[Scripts that build objects]

▼

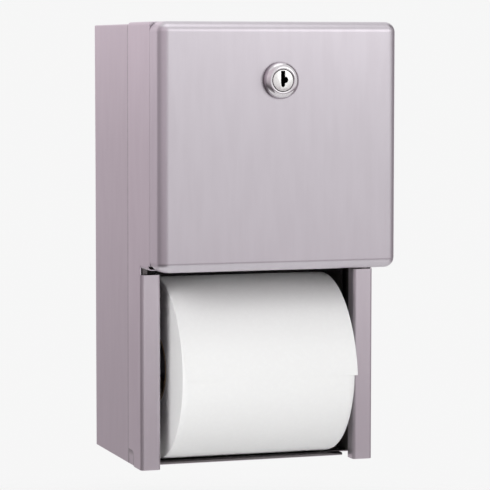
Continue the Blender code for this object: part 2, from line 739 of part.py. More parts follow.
def make_latch(name, side, pivot):
    # the plate's own X axis points back along +Y and its own Y axis up
    outline = latch_outline()
    hole = circle_points(rivet_shank + seat_gap, 20)
    mesh = plate_mesh(name, [outline, hole], latch_thickness)
    stand = Matrix(((0, 0, 1), (1, 0, 0), (0, 1, 0))).to_euler()
    place = (side * latch_mid, latch_place_y, latch_place_z)
    add_part(name, mesh, plated_steel, pivot, place, stand)


def make_rivet(name, side):
    inner = web_outer - sheet - seat_gap
    outer = latch_inner + latch_thickness + seat_gap
    top = outer + seat_gap
    profile = [(0, top), (rivet_head - seat_gap, top), (rivet_head - seat_gap, outer),
               (rivet_shank, outer), (rivet_shank, inner), (rivet_head, inner),
               (rivet_head - rivet_head_height * half, inner - rivet_head_height),
               (0, inner - rivet_head_height)]
    turn = (0, side * quarter_turn, 0)
    turned_part(name, profile, False, bright_steel, root, (0, latch_place_y, latch_place_z), turn, 20)


# Spindles: one moulding each, a ribbed barrel with coned ends, necks and round pins
barrel_inset = 7.0 * mm           # inside the roll's end
barrel_half = roll_width * half - barrel_inset
cone_length = 8.0 * mm
neck_radius = 8.0 * mm
collar_length = 6.0 * mm
collar_rise = 0.5 * mm
pin_chamfer = 0.6 * mm
shoulder_gap = 0.4 * mm
groove_count = 6
groove_width = 3.0 * mm
groove_depth = 2.0 * mm


def make_spindle(name, pivot, height):
    shoulder = web_outer - sheet - shoulder_gap
    body = spindle_radius - collar_rise
    right = [(0, pin_end), (pin_radius - pin_chamfer, pin_end), (pin_radius, pin_end - pin_chamfer),
             (pin_radius, shoulder), (neck_radius, shoulder), (neck_radius, barrel_half + cone_length),
             (spindle_radius, barrel_half), (spindle_radius, barrel_half - collar_length),
             (body, barrel_half - collar_length - collar_rise)]
    left = [(radius, -x) for radius, x in reversed(right)]
    place = (0, -spindle_depth, height)
    spindle = turned_part(name, right + left, False, abs_grey, pivot, place, along_x)
    for i in range(groove_count):
        angle = full_turn * i / groove_count
        groove = groove_mesh(name + "_groove")
        cut(spindle, add_cutter(name + "_groove", groove, pivot, place, (angle, 0, 0)))


def groove_mesh(name):
    # a flute along the barrel between its collars
    run = barrel_half - collar_length * 2
    low = (-run, -groove_width * half, spindle_radius - collar_rise - groove_depth)
    high = (run, groove_width * half, spindle_radius + overrun)
    return block_mesh(name, low, high)


# Rolls: a cardboard core and the wound paper, whose last sheet ends in a low step
last_sheet = 0.5 * mm
roll_sides = 96
lower_tail_angle = -math.radians(3)       # where the free end lies, from straight in front towards the top
reserve_tail_angle = math.radians(70)


def make_roll(prefix, pivot, height, tail_angle):
    place = (0, -spindle_depth, height)
    end = roll_width * half
    bore = core_bore * half
    tube = [(core_radius, end), (core_radius, -end), (bore, -end), (bore, end)]
    turned_part(prefix + "_core", tube, True, kraft_board, pivot, place, along_x, 40)
    rim = []
    for i in range(roll_sides + 1):
        share = i / roll_sides
        # the winding gains one sheet in a turn, up to the free end
        radius = roll_radius - last_sheet * share
        angle = tail_angle + full_turn * share
        rim.append((-radius * math.sin(angle), -radius * math.cos(angle)))
    mesh = plate_mesh(prefix + "_roll", [rim, circle_points(core_radius + seat_gap, 48)], roll_width)
    add_part(prefix + "_roll", mesh, white_paper, pivot, place, along_x)


def build():
    make_rear_box()
    make_front_frame()

    door_pivot = add_empty("door_pivot", hinge_place, root)
    make_door(door_pivot)
    make_hinge(door_pivot)
    plug_pivot = add_empty("plug_pivot", lock_place, door_pivot)
    make_lock(door_pivot, plug_pivot)

    for name, side in (("left", -1), ("right", 1)):
        make_guide(name + "_guide", side)
        make_rivet(name + "_latch_rivet", side)
        place = (side * latch_mid, latch_place_y, latch_place_z)
        make_latch(name + "_drop_latch", side, add_empty(name + "_latch_pivot", place, root))

    for prefix, height, tail_angle in (("lower", lower_spindle_height, lower_tail_angle),
                                       ("reserve", upper_spindle_height, reserve_tail_angle)):
        lift = add_empty(prefix + "_spindle_seat", (0, -spindle_depth, height), root)
        make_spindle(prefix + "_spindle", lift, height)
        axis = add_empty(prefix + "_roll_axis", (0, -spindle_depth, height - roll_drop), lift)
        make_roll(prefix, axis, height - roll_drop, tail_angle)


build()
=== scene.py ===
import json
import math

import bmesh
import bpy
from mathutils import Matrix, Vector


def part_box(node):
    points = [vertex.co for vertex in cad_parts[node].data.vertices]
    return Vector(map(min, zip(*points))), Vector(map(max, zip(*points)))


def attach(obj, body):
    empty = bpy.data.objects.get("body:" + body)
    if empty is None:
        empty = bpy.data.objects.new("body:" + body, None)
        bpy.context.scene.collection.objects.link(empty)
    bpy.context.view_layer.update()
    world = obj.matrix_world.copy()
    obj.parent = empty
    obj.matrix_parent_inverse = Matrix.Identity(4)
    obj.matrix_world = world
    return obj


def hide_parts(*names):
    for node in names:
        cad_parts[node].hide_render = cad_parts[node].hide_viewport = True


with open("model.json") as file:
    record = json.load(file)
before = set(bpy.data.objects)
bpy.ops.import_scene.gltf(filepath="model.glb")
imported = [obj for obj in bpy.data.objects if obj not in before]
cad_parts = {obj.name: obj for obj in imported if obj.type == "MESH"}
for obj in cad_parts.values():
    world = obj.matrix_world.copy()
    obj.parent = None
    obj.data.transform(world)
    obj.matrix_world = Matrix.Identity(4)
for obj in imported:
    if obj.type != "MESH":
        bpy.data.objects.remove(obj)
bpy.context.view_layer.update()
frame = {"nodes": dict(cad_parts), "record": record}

print("frame loaded:", len(frame["nodes"]), "CAD nodes")

mm = 0.001
fullTurn = 2 * math.pi
weldDistance = 0.01 * mm
behaviour = frame["record"]["behaviour"]
bodyOf = {node: body for body, nodes in behaviour["bodies"].items() for node in nodes}
slotOf = {part["node"]: part["material_slot"] for part in frame["record"]["subparts"]}
jointPlace = {joint["name"]: Vector(joint["pos_m"]) for joint in behaviour["joints"] if "pos_m" in joint}
lockPlace = jointPlace["lock_turn"]


# Node helpers, for shader trees and geometry trees alike

class Term:
    # an output in a node tree; reckoning with terms adds the nodes that do the same sum in the tree
    def __init__(self, socket):
        self.socket = socket
        self.tree = socket.id_data

    def __add__(self, other):
        return calc("ADD", self, other)

    def __sub__(self, other):
        return calc("SUBTRACT", self, other)

    def __rsub__(self, other):
        return calc("SUBTRACT", other, self)

    def __mul__(self, other):
        return calc("MULTIPLY", self, other)

    def __truediv__(self, other):
        return calc("DIVIDE", self, other)

    def __pow__(self, other):
        return calc("POWER", self, other)

    def __abs__(self):
        return calc("ABSOLUTE", self)

    def __gt__(self, other):
        return calc("GREATER_THAN", self, other)

    def __lt__(self, other):
        return calc("LESS_THAN", self, other)


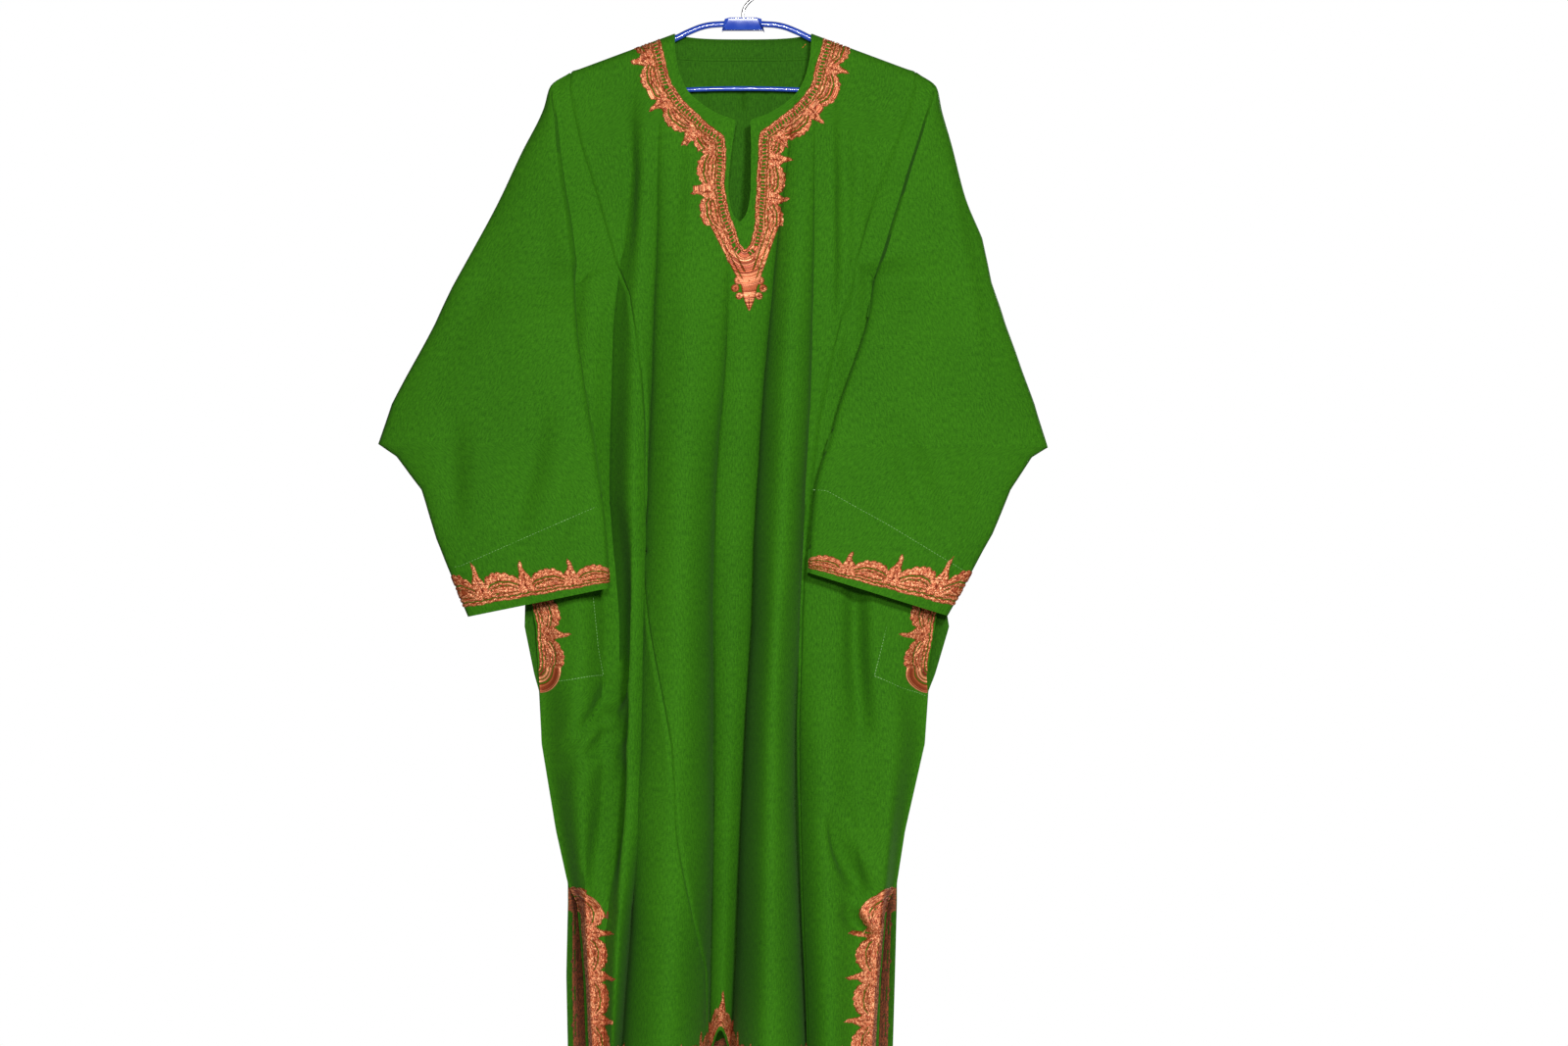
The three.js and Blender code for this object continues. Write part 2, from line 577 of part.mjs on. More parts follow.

▲

## WHAT YOU ARE ASKED TO DO
All of the material must be reproduced exactly.

## RESPONSE FOR THIS EXERCISE
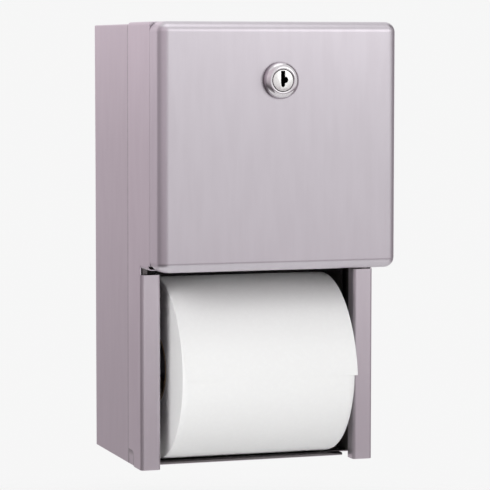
Continue the Blender code for this object: part 2, from line 739 of part.py. More parts follow.
def make_latch(name, side, pivot):
    # the plate's own X axis points back along +Y and its own Y axis up
    outline = latch_outline()
    hole = circle_points(rivet_shank + seat_gap, 20)
    mesh = plate_mesh(name, [outline, hole], latch_thickness)
    stand = Matrix(((0, 0, 1), (1, 0, 0), (0, 1, 0))).to_euler()
    place = (side * latch_mid, latch_place_y, latch_place_z)
    add_part(name, mesh, plated_steel, pivot, place, stand)


def make_rivet(name, side):
    inner = web_outer - sheet - seat_gap
    outer = latch_inner + latch_thickness + seat_gap
    top = outer + seat_gap
    profile = [(0, top), (rivet_head - seat_gap, top), (rivet_head - seat_gap, outer),
               (rivet_shank, outer), (rivet_shank, inner), (rivet_head, inner),
               (rivet_head - rivet_head_height * half, inner - rivet_head_height),
               (0, inner - rivet_head_height)]
    turn = (0, side * quarter_turn, 0)
    turned_part(name, profile, False, bright_steel, root, (0, latch_place_y, latch_place_z), turn, 20)


# Spindles: one moulding each, a ribbed barrel with coned ends, necks and round pins
barrel_inset = 7.0 * mm           # inside the roll's end
barrel_half = roll_width * half - barrel_inset
cone_length = 8.0 * mm
neck_radius = 8.0 * mm
collar_length = 6.0 * mm
collar_rise = 0.5 * mm
pin_chamfer = 0.6 * mm
shoulder_gap = 0.4 * mm
groove_count = 6
groove_width = 3.0 * mm
groove_depth = 2.0 * mm


def make_spindle(name, pivot, height):
    shoulder = web_outer - sheet - shoulder_gap
    body = spindle_radius - collar_rise
    right = [(0, pin_end), (pin_radius - pin_chamfer, pin_end), (pin_radius, pin_end - pin_chamfer),
             (pin_radius, shoulder), (neck_radius, shoulder), (neck_radius, barrel_half + cone_length),
             (spindle_radius, barrel_half), (spindle_radius, barrel_half - collar_length),
             (body, barrel_half - collar_length - collar_rise)]
    left = [(radius, -x) for radius, x in reversed(right)]
    place = (0, -spindle_depth, height)
    spindle = turned_part(name, right + left, False, abs_grey, pivot, place, along_x)
    for i in range(groove_count):
        angle = full_turn * i / groove_count
        groove = groove_mesh(name + "_groove")
        cut(spindle, add_cutter(name + "_groove", groove, pivot, place, (angle, 0, 0)))


def groove_mesh(name):
    # a flute along the barrel between its collars
    run = barrel_half - collar_length * 2
    low = (-run, -groove_width * half, spindle_radius - collar_rise - groove_depth)
    high = (run, groove_width * half, spindle_radius + overrun)
    return block_mesh(name, low, high)


# Rolls: a cardboard core and the wound paper, whose last sheet ends in a low step
last_sheet = 0.5 * mm
roll_sides = 96
lower_tail_angle = -math.radians(3)       # where the free end lies, from straight in front towards the top
reserve_tail_angle = math.radians(70)


def make_roll(prefix, pivot, height, tail_angle):
    place = (0, -spindle_depth, height)
    end = roll_width * half
    bore = core_bore * half
    tube = [(core_radius, end), (core_radius, -end), (bore, -end), (bore, end)]
    turned_part(prefix + "_core", tube, True, kraft_board, pivot, place, along_x, 40)
    rim = []
    for i in range(roll_sides + 1):
        share = i / roll_sides
        # the winding gains one sheet in a turn, up to the free end
        radius = roll_radius - last_sheet * share
        angle = tail_angle + full_turn * share
        rim.append((-radius * math.sin(angle), -radius * math.cos(angle)))
    mesh = plate_mesh(prefix + "_roll", [rim, circle_points(core_radius + seat_gap, 48)], roll_width)
    add_part(prefix + "_roll", mesh, white_paper, pivot, place, along_x)


def build():
    make_rear_box()
    make_front_frame()

    door_pivot = add_empty("door_pivot", hinge_place, root)
    make_door(door_pivot)
    make_hinge(door_pivot)
    plug_pivot = add_empty("plug_pivot", lock_place, door_pivot)
    make_lock(door_pivot, plug_pivot)

    for name, side in (("left", -1), ("right", 1)):
        make_guide(name + "_guide", side)
        make_rivet(name + "_latch_rivet", side)
        place = (side * latch_mid, latch_place_y, latch_place_z)
        make_latch(name + "_drop_latch", side, add_empty(name + "_latch_pivot", place, root))

    for prefix, height, tail_angle in (("lower", lower_spindle_height, lower_tail_angle),
                                       ("reserve", upper_spindle_height, reserve_tail_angle)):
        lift = add_empty(prefix + "_spindle_seat", (0, -spindle_depth, height), root)
        make_spindle(prefix + "_spindle", lift, height)
        axis = add_empty(prefix + "_roll_axis", (0, -spindle_depth, height - roll_drop), lift)
        make_roll(prefix, axis, height - roll_drop, tail_angle)


build()
=== scene.py ===
import json
import math

import bmesh
import bpy
from mathutils import Matrix, Vector


def part_box(node):
    points = [vertex.co for vertex in cad_parts[node].data.vertices]
    return Vector(map(min, zip(*points))), Vector(map(max, zip(*points)))


def attach(obj, body):
    empty = bpy.data.objects.get("body:" + body)
    if empty is None:
        empty = bpy.data.objects.new("body:" + body, None)
        bpy.context.scene.collection.objects.link(empty)
    bpy.context.view_layer.update()
    world = obj.matrix_world.copy()
    obj.parent = empty
    obj.matrix_parent_inverse = Matrix.Identity(4)
    obj.matrix_world = world
    return obj


def hide_parts(*names):
    for node in names:
        cad_parts[node].hide_render = cad_parts[node].hide_viewport = True


with open("model.json") as file:
    record = json.load(file)
before = set(bpy.data.objects)
bpy.ops.import_scene.gltf(filepath="model.glb")
imported = [obj for obj in bpy.data.objects if obj not in before]
cad_parts = {obj.name: obj for obj in imported if obj.type == "MESH"}
for obj in cad_parts.values():
    world = obj.matrix_world.copy()
    obj.parent = None
    obj.data.transform(world)
    obj.matrix_world = Matrix.Identity(4)
for obj in imported:
    if obj.type != "MESH":
        bpy.data.objects.remove(obj)
bpy.context.view_layer.update()
frame = {"nodes": dict(cad_parts), "record": record}

print("frame loaded:", len(frame["nodes"]), "CAD nodes")

mm = 0.001
fullTurn = 2 * math.pi
weldDistance = 0.01 * mm
behaviour = frame["record"]["behaviour"]
bodyOf = {node: body for body, nodes in behaviour["bodies"].items() for node in nodes}
slotOf = {part["node"]: part["material_slot"] for part in frame["record"]["subparts"]}
jointPlace = {joint["name"]: Vector(joint["pos_m"]) for joint in behaviour["joints"] if "pos_m" in joint}
lockPlace = jointPlace["lock_turn"]


# Node helpers, for shader trees and geometry trees alike

class Term:
    # an output in a node tree; reckoning with terms adds the nodes that do the same sum in the tree
    def __init__(self, socket):
        self.socket = socket
        self.tree = socket.id_data

    def __add__(self, other):
        return calc("ADD", self, other)

    def __sub__(self, other):
        return calc("SUBTRACT", self, other)

    def __rsub__(self, other):
        return calc("SUBTRACT", other, self)

    def __mul__(self, other):
        return calc("MULTIPLY", self, other)

    def __truediv__(self, other):
        return calc("DIVIDE", self, other)

    def __pow__(self, other):
        return calc("POWER", self, other)

    def __abs__(self):
        return calc("ABSOLUTE", self)

    def __gt__(self, other):
        return calc("GREATER_THAN", self, other)

    def __lt__(self, other):
        return calc("LESS_THAN", self, other)


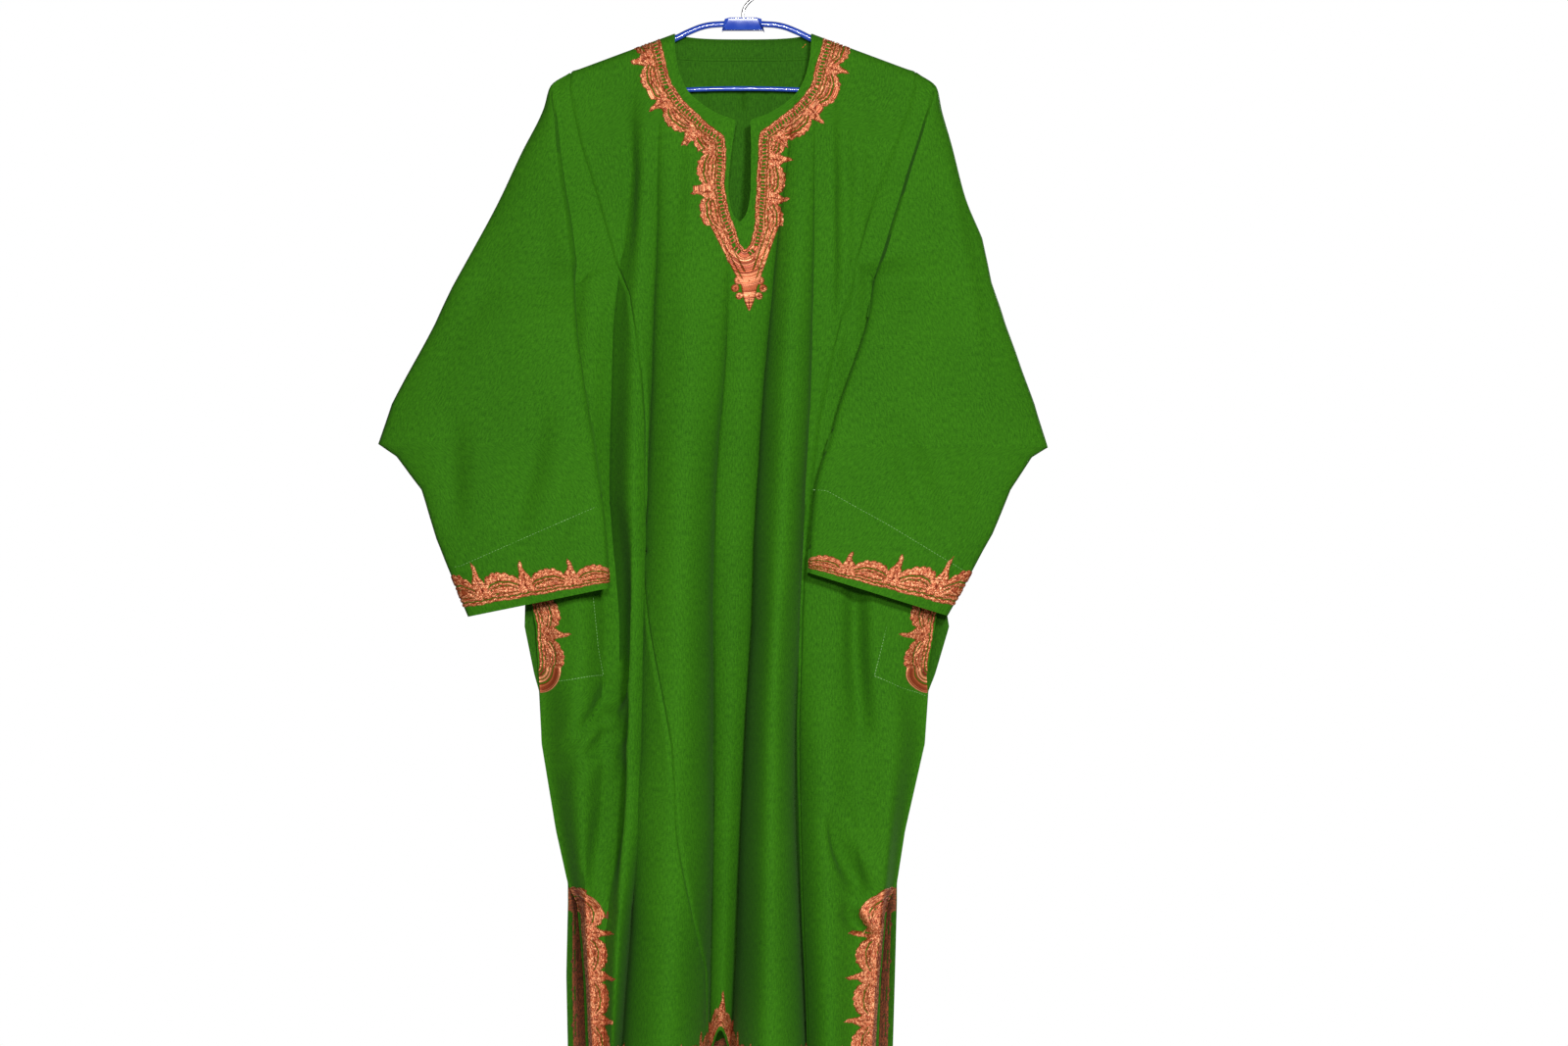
The three.js and Blender code for this object continues. Write part 2, from line 577 of part.mjs on. More parts follow.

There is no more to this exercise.